The letter, dated September 11, 2000, came after Gavaskar read recently
that former Test captain Polly Umrigar was given economy class airfare
to attend a meeting of the National Cricket Academy committee in Bangalore.
He said he was not making a case for ex-players, but "surely economy
class travel can be avoided".
Gavaskar also brought up the issue of the board
officials commandeering passes during international games in the country,
giving ex-players a raw deal. (Ex-players get a single non-transferable
ticket while ex-presidents get seven transferable ones.) He suggested
that former players and administrators be treated on a par. Writes India's
former cricket captain: "Surely those who have toiled and sweated
for India deserve the same consideration if not more than those who have
administered the game."
Copies of the letter have been circulated to
all the affiliated state associations in the hope that these issues are
taken up at the board's forthcoming annual general meeting. Muthiah will
certainly have much to discuss.
Malice Gets Legal Nod
Delhi:
Irrepressible octogenarian Khushwant Singh has been permitted a little
malice after all. After six years of legal wrangling, last week the Delhi
High Court allowed the writer to go ahead with the publication of his
autobiography Truth, Love and a Little Malice. Many may be looking forward
to reading it, but not Union Minister for Culture Maneka Gandhi. After
the publication of extracts from the book in India Today in October 1995,
Gandhi had filed defamation and injunction charges against Singh to "protect
the fair name and respect of her family". Gandhi has been asked to
pay Rs 10,000 as litigation cost to the man of wit and kisses. For her,
Singh is certainly "not a nice man to know".

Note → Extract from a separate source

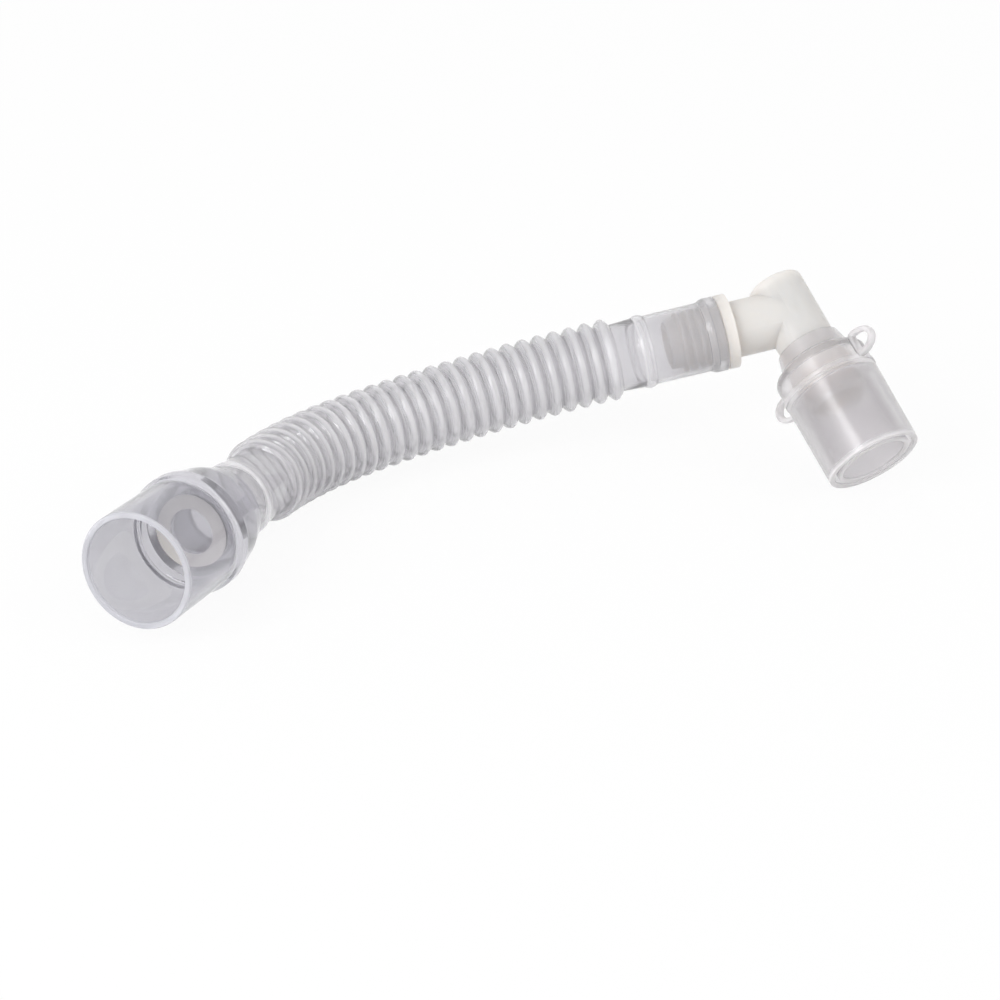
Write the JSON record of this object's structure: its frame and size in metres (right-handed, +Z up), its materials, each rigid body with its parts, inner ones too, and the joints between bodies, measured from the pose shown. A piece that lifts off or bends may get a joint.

Unemployed, But Still Busy
Lucknow:
Chief Minister Rajnath Singh had plenty of reasons to dismiss tourism
minister Ashok Yadav: he has been absent from the Assembly, allegedly
ran his department from Delhi, and had attacked Brahmin and Thakur leaders
in the party. The last straw came when he had his brother file a petition
in the Supreme Court against the state Government's MBC policy. Out of
a job, Yadav is now busy projecting himself as a martyr to the cause of
dominant backward castes.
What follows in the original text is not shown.